■ **Work required**:
Collect each line containing "shown".

^^^^^^^^

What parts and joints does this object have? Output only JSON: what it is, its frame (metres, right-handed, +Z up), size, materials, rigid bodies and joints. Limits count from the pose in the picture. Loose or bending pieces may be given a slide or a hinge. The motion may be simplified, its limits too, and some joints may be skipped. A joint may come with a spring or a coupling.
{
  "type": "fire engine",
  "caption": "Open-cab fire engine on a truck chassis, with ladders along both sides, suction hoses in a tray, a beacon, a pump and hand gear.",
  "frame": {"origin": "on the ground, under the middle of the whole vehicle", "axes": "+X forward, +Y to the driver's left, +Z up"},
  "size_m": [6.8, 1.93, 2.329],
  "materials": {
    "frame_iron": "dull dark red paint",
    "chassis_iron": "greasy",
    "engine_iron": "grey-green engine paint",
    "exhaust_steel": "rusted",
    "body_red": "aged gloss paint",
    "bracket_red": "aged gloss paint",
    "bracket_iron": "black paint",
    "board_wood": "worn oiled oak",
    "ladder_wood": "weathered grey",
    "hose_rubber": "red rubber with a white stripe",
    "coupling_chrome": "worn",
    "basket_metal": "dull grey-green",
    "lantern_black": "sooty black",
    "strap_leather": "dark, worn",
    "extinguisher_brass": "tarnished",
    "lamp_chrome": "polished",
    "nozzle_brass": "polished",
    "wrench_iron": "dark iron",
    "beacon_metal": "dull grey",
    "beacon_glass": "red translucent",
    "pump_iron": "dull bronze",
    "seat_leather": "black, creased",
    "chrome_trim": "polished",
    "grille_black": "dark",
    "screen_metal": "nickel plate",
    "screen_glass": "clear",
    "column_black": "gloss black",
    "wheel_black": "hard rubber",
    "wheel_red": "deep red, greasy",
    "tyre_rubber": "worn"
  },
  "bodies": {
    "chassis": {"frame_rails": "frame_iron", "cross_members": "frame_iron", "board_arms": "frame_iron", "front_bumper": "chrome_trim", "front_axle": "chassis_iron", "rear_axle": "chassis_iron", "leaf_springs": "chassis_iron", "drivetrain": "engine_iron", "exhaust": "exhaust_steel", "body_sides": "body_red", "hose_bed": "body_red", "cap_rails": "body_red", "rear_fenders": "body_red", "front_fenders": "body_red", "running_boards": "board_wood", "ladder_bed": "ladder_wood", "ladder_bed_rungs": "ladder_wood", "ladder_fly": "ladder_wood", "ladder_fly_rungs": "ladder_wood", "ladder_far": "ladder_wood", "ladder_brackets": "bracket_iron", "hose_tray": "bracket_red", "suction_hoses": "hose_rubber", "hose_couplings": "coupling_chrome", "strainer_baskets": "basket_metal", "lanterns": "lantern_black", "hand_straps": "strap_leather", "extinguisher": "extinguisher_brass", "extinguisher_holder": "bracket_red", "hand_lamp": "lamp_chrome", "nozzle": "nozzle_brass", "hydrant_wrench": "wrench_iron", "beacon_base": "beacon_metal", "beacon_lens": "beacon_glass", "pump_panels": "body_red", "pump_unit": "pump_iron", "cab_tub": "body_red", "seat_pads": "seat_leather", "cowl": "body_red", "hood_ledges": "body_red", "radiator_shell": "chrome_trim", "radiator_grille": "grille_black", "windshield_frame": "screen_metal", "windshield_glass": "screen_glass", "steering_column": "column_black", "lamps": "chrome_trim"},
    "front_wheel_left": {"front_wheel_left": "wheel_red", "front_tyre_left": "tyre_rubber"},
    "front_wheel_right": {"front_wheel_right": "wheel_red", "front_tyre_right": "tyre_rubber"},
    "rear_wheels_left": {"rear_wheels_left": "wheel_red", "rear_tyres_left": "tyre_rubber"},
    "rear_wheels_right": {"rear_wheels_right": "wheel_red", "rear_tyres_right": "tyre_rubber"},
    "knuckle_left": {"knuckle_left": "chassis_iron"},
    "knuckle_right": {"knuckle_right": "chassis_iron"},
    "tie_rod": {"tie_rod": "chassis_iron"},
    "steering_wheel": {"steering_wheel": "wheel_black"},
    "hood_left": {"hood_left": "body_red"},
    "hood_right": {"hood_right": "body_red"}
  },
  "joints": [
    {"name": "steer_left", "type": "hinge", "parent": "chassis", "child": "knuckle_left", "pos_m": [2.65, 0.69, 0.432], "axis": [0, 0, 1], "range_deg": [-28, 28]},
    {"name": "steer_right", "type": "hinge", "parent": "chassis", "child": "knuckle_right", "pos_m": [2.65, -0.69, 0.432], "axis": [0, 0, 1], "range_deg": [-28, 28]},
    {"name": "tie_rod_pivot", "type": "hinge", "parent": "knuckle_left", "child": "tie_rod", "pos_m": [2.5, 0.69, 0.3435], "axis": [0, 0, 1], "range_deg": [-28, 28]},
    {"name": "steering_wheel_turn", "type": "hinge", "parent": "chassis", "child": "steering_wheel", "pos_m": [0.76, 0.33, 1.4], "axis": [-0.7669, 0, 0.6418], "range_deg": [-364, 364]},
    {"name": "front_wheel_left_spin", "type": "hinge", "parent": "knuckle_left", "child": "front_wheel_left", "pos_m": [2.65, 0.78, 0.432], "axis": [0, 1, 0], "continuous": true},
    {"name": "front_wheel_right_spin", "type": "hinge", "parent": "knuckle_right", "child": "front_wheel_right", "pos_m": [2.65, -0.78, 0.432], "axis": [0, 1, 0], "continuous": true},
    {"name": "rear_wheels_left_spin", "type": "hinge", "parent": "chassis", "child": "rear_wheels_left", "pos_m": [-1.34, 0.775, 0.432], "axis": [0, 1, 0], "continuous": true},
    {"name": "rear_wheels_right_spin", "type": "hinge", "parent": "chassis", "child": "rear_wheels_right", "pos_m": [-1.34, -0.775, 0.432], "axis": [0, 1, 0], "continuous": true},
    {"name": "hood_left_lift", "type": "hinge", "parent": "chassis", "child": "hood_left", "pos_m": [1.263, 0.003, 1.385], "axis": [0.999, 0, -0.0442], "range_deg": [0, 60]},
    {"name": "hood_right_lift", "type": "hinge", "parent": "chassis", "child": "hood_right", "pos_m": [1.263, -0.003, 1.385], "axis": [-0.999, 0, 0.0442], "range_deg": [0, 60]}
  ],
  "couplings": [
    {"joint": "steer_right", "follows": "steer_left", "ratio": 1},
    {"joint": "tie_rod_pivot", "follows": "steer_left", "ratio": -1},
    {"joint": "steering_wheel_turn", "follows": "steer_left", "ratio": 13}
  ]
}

^^^^^^^^

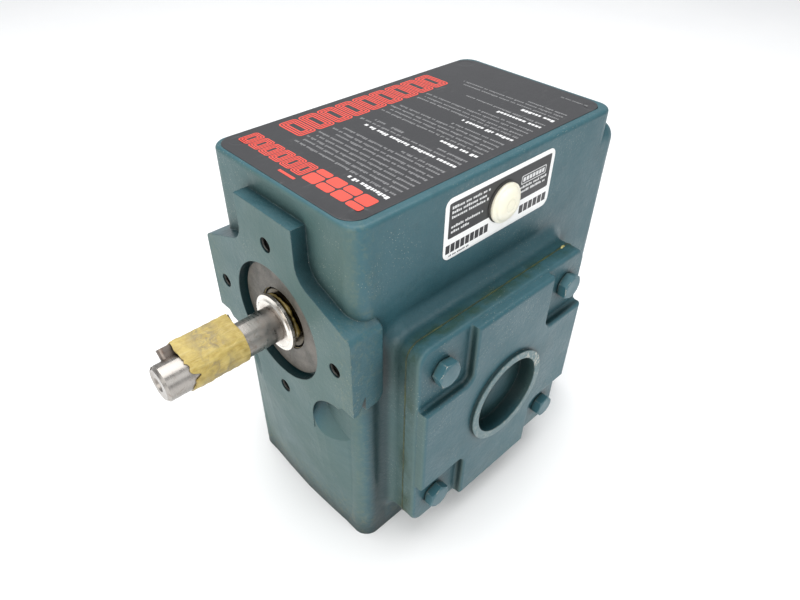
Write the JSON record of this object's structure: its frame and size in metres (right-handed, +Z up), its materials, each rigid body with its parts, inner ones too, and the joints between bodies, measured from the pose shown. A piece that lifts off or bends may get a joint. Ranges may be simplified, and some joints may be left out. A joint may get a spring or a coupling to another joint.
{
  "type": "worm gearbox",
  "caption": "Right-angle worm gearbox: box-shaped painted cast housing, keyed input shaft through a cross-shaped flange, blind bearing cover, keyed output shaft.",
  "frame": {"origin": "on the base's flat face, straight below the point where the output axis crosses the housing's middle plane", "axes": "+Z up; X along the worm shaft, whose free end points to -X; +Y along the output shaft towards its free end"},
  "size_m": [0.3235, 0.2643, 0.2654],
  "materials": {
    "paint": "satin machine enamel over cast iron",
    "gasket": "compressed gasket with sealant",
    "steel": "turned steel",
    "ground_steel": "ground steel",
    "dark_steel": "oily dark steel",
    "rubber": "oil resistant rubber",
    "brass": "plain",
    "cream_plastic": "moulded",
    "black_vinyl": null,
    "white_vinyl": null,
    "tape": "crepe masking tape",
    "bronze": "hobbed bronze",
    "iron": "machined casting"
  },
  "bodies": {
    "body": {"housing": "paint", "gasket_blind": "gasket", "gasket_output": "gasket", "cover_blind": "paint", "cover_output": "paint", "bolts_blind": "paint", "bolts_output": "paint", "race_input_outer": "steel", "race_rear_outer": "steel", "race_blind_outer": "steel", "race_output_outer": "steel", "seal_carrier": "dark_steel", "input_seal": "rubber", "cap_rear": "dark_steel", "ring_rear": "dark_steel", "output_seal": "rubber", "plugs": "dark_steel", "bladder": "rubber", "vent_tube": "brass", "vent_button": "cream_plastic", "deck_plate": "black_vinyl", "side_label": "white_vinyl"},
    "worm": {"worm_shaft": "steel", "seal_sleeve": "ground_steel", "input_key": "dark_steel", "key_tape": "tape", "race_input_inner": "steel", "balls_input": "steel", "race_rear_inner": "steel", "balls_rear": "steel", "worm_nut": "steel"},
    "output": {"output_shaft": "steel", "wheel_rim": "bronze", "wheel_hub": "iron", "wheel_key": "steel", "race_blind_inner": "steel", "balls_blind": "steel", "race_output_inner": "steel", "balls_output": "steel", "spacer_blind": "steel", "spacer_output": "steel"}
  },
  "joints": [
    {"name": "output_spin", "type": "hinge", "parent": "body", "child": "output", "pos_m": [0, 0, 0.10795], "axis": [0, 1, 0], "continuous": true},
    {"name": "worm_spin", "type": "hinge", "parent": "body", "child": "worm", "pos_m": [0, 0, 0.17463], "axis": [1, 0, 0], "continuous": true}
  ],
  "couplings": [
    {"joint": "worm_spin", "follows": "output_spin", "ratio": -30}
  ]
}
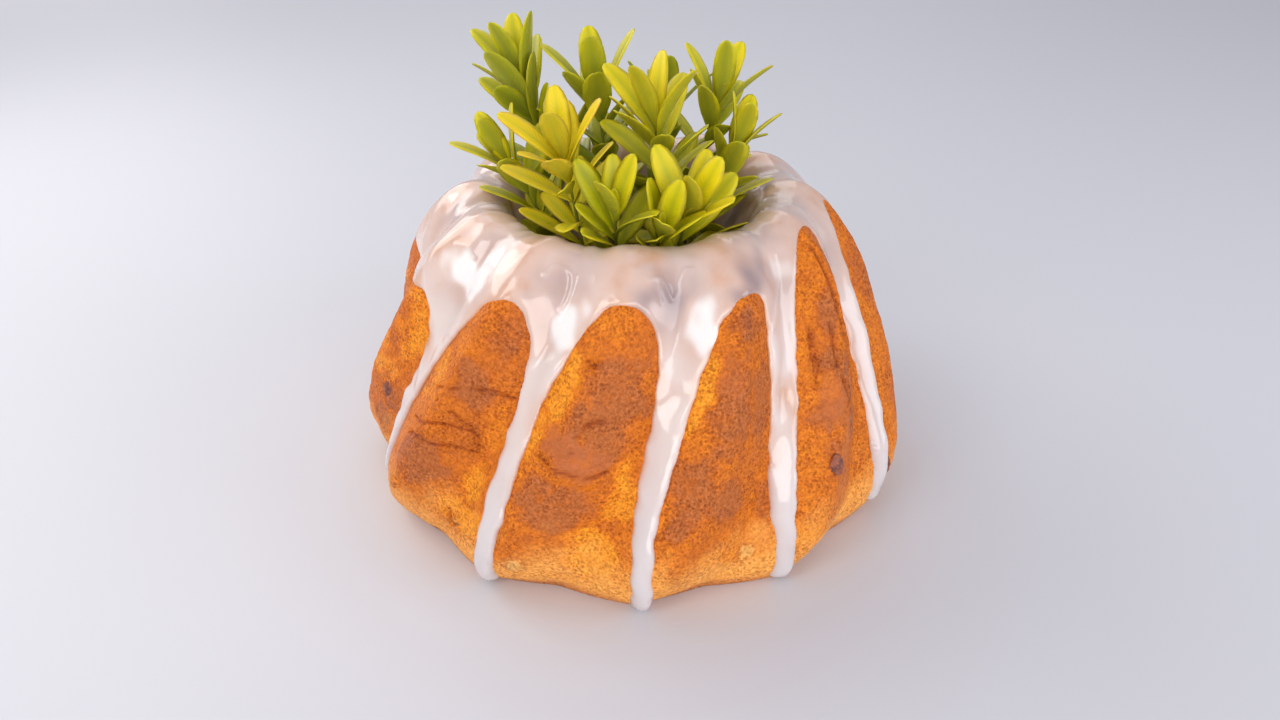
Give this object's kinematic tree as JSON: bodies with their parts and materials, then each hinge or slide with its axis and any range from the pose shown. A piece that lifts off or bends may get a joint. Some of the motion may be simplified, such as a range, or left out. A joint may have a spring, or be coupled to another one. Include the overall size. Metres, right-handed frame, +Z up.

^^^^^^^^

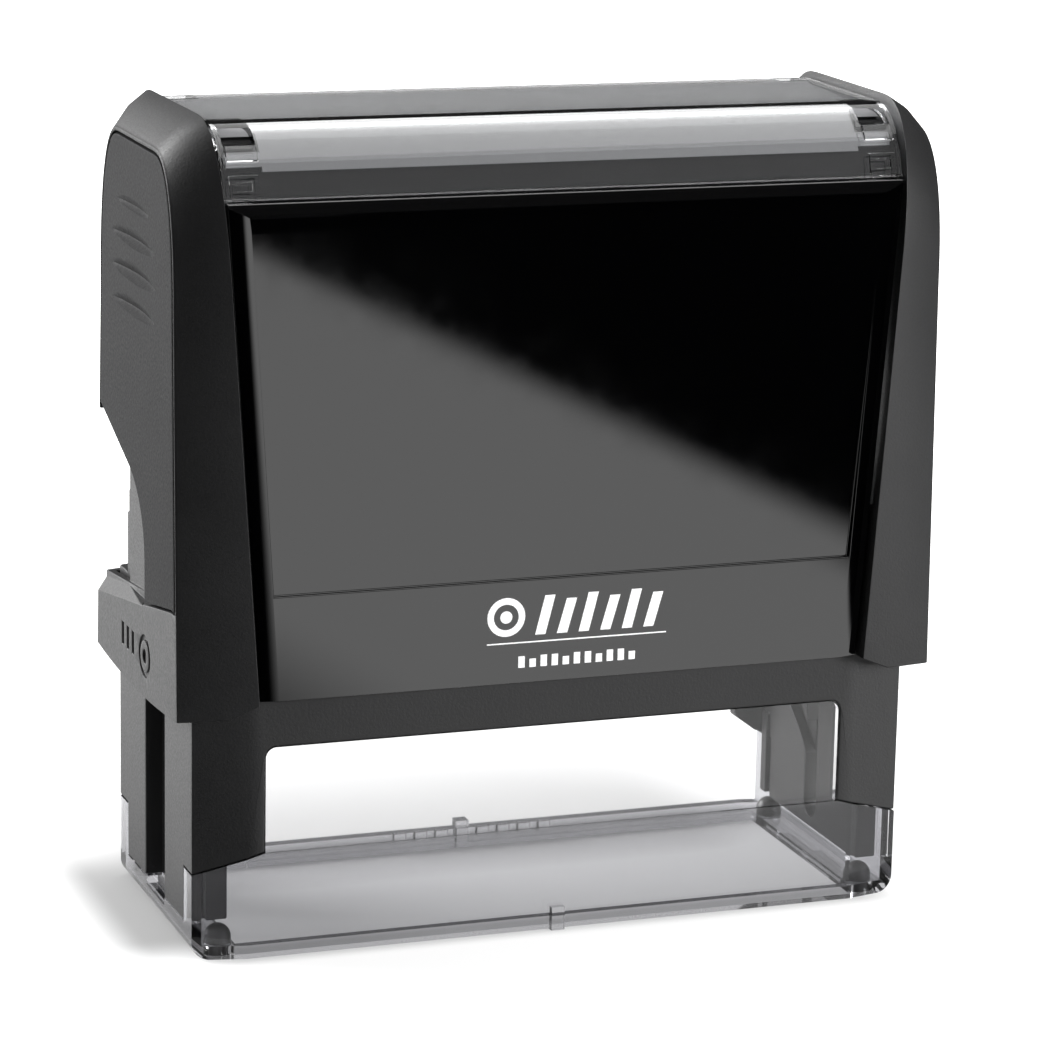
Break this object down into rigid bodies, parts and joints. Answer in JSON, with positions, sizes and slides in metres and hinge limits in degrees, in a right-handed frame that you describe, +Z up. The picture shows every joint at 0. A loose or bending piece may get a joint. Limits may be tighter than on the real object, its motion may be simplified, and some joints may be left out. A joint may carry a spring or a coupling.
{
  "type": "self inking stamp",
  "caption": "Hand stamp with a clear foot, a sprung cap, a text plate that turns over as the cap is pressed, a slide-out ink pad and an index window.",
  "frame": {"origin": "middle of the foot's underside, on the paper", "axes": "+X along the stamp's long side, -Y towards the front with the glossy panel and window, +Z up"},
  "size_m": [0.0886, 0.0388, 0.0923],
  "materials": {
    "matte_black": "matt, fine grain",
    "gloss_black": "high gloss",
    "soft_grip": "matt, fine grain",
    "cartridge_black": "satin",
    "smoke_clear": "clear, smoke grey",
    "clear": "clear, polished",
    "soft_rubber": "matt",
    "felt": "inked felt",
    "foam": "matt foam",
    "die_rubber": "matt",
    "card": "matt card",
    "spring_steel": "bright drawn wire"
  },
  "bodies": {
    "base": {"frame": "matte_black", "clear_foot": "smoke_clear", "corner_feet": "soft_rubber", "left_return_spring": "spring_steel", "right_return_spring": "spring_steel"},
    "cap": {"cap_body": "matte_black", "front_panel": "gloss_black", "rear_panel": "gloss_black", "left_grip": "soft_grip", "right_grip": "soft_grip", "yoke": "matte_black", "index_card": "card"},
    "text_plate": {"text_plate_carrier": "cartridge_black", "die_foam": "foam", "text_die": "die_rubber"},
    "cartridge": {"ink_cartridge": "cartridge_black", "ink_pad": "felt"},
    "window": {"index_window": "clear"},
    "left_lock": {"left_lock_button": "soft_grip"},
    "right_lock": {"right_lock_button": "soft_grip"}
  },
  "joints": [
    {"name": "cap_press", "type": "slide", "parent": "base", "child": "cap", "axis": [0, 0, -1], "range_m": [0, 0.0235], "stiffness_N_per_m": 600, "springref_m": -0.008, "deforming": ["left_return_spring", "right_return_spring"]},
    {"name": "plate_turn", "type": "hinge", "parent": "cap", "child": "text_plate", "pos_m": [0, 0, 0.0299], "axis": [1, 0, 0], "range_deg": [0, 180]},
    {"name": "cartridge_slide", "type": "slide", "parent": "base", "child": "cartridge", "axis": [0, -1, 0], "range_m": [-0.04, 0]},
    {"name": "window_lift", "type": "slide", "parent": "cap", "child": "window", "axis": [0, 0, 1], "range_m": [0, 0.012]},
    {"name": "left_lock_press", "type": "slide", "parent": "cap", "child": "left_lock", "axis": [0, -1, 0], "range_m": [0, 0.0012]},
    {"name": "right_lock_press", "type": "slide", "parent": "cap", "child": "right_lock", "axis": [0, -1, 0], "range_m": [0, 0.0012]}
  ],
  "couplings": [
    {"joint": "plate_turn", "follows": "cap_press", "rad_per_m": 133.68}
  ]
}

^^^^^^^^

■ **Exercise output**:
Write the JSON record of this object's structure: its frame and size in metres (right-handed, +Z up), its materials, each rigid body with its parts, inner ones too, and the joints between bodies, measured from the pose shown. A piece that lifts off or bends may get a joint. Ranges may be simplified, and some joints may be left out. A joint may get a spring or a coupling to another joint.
Give this object's kinematic tree as JSON: bodies with their parts and materials, then each hinge or slide with its axis and any range from the pose shown. A piece that lifts off or bends may get a joint. Some of the motion may be simplified, such as a range, or left out. A joint may have a spring, or be coupled to another one. Include the overall size. Metres, right-handed frame, +Z up.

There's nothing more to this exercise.